Dos jilgueros se dedican a construir, desde hace varios días, su nido. Vienen y van con pequeñas ramas y otros materiales para prepararlo con el confort que desean ofrecer a sus hijos. Pronto llegará el momento de la espera: pondrán los huevos y aguardarán a que nazcan, si nadie lo impide, esas crías que serán, en unas semanas, nuevos jilgueros, alegres pájaros entre los árboles de un parque de ciudad o de un bosque en medio de los campos.
A los hombres nos resulta cada día más difícil construir “nidos”. Nuestras casas son pequeñas y caras. Los novios tienen miedo al futuro. Los esposos jóvenes dejan pasar meses y años antes de decidirse a tener el primer hijo. Lo piensan mucho más si se trata del segundo hijo. Y el tercer hijo, para algunos, parece un heroísmo de otros tiempos...
No es el caso de comparar al ser humano con el jilguero. La vida de las personas resulta muy compleja, y cualquier simplificación lleva a conclusiones equivocadas. Pero muchos desean que pronto, en cada “nido”, aparezcan pequeños hijos, esperanzas luminosas que nacen de un amor de los padres y de un cariño de Dios que bendice con nuevas vidas el mundo humano.
Necesitamos volver a coger el Evangelio y pensar en el Dios que cuida de todas sus criaturas: de los lirios y de la hierba verde, de los gorriones y de los cuervos, de los corderos y de las ballenas. La ternura de nuestro Padre de los cielos llega con especial intensidad sobre cada uno de los hombres y mujeres del planeta, seres de polvo que llevan un poco de aliento divino, criaturas que piensan y aman, que sufren y sonríen.
Cuando recuperemos la virtud de la esperanza será posible una nueva primavera de hogares con niños. Dificultades las ha habido siempre. Saberlas afrontar de la manera correcta no es fácil, pero es posible si los esposos abren las puertas de su amor a cada hijo que Dios les conceda con cariño.

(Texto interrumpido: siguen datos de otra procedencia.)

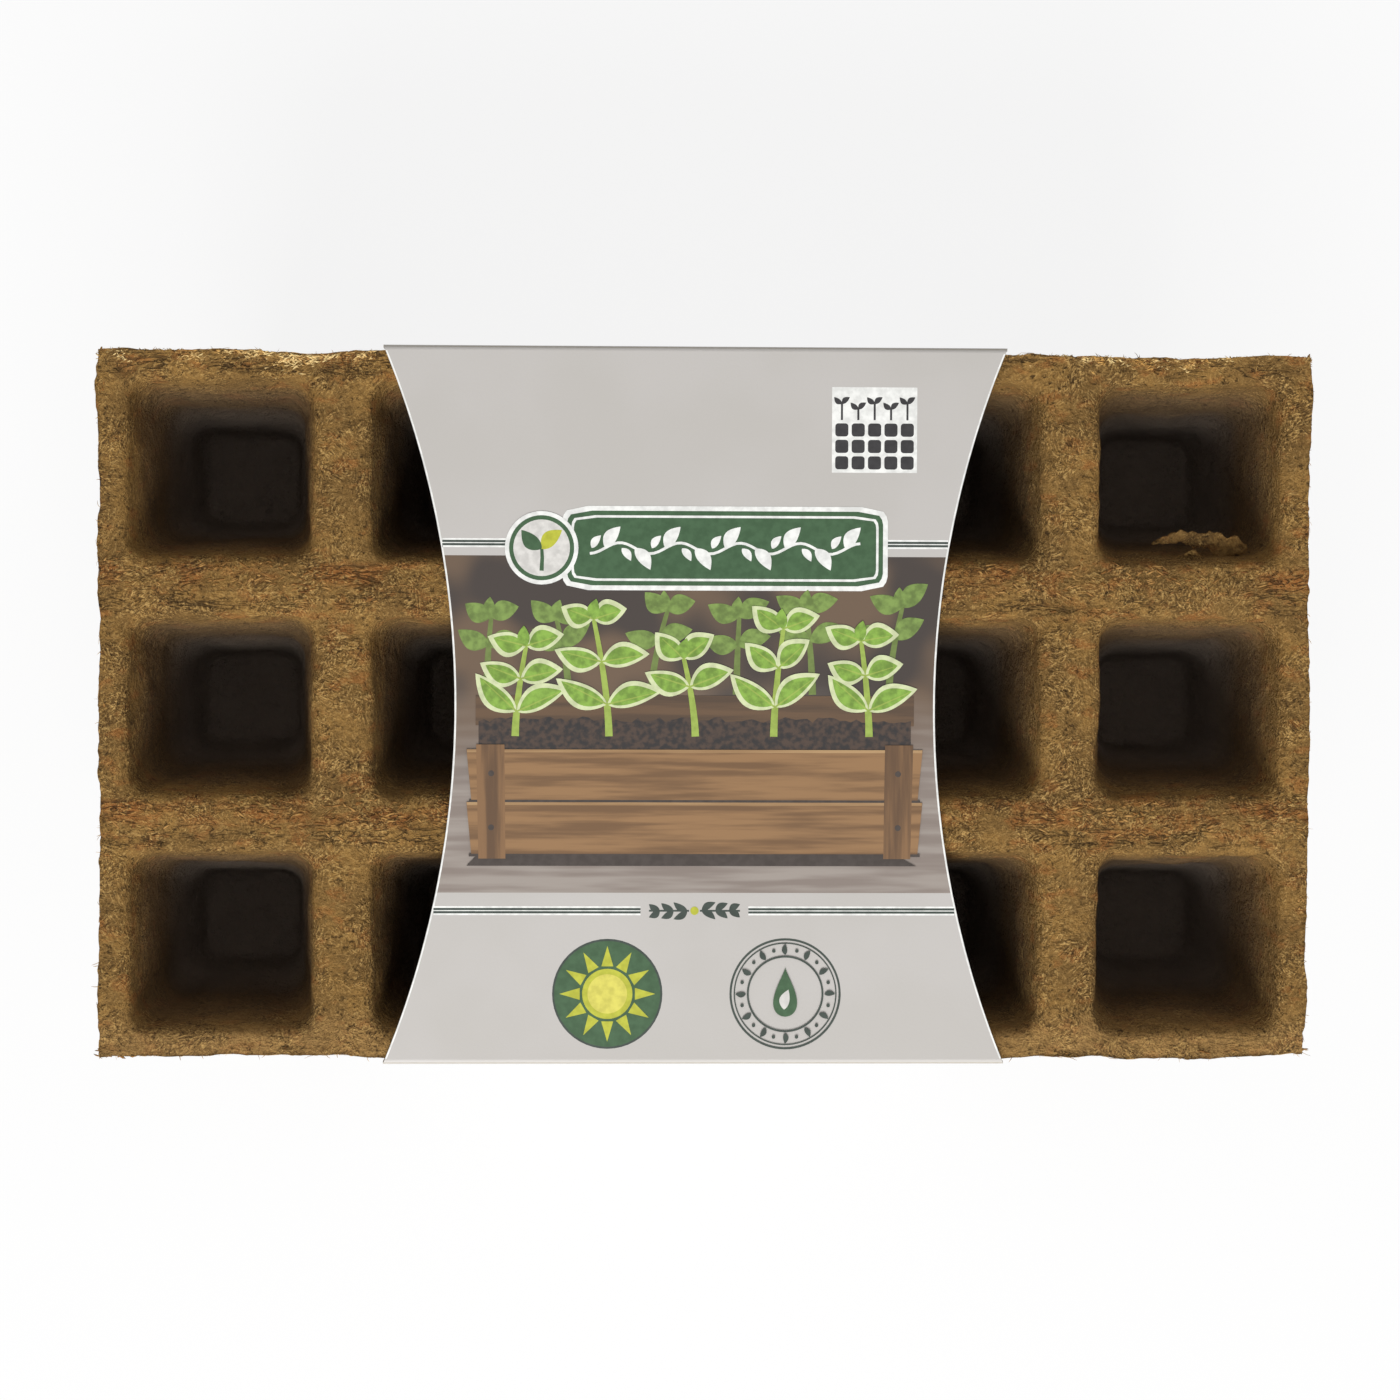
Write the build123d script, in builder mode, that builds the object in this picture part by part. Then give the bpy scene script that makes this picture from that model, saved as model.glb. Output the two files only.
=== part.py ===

De este modo, llegará el día en que serán más numerosos los matrimonios cristianos que acojan con generosidad su misión de ayudar al nacimiento de nuevos hijos. Una misión de la que nos habla el Concilio Vaticano II (Gaudium et spes, n. 50). Una misión que implica recibir con alegría cada nueva concepción y comprometerse a educar a esos niños según lo que corresponde a su dignidad de hijos de Dios. Los padres son, conviene recordarlo, “cooperadores del amor de Dios Creador”, como dice el mismo Concilio, mensajeros luminosos de una donación mutua llena de generosidad y de ternura.
El nido espera que se produzca el milagro de la vida. Pequeños jilgueros nacerán un día, volarán y cantarán ante la mirada pensativa de unos hombres que pasean por el campo. También hoy están naciendo, en mil rincones del planeta, niños acogidos por aquellos padres que los aman. Se trata de un misterio que se ha renovado, durante milenios, en nuestro planeta azul y alegre, y que será posible nuevamente sólo si cada matrimonio se abre al amor y a la esperanza.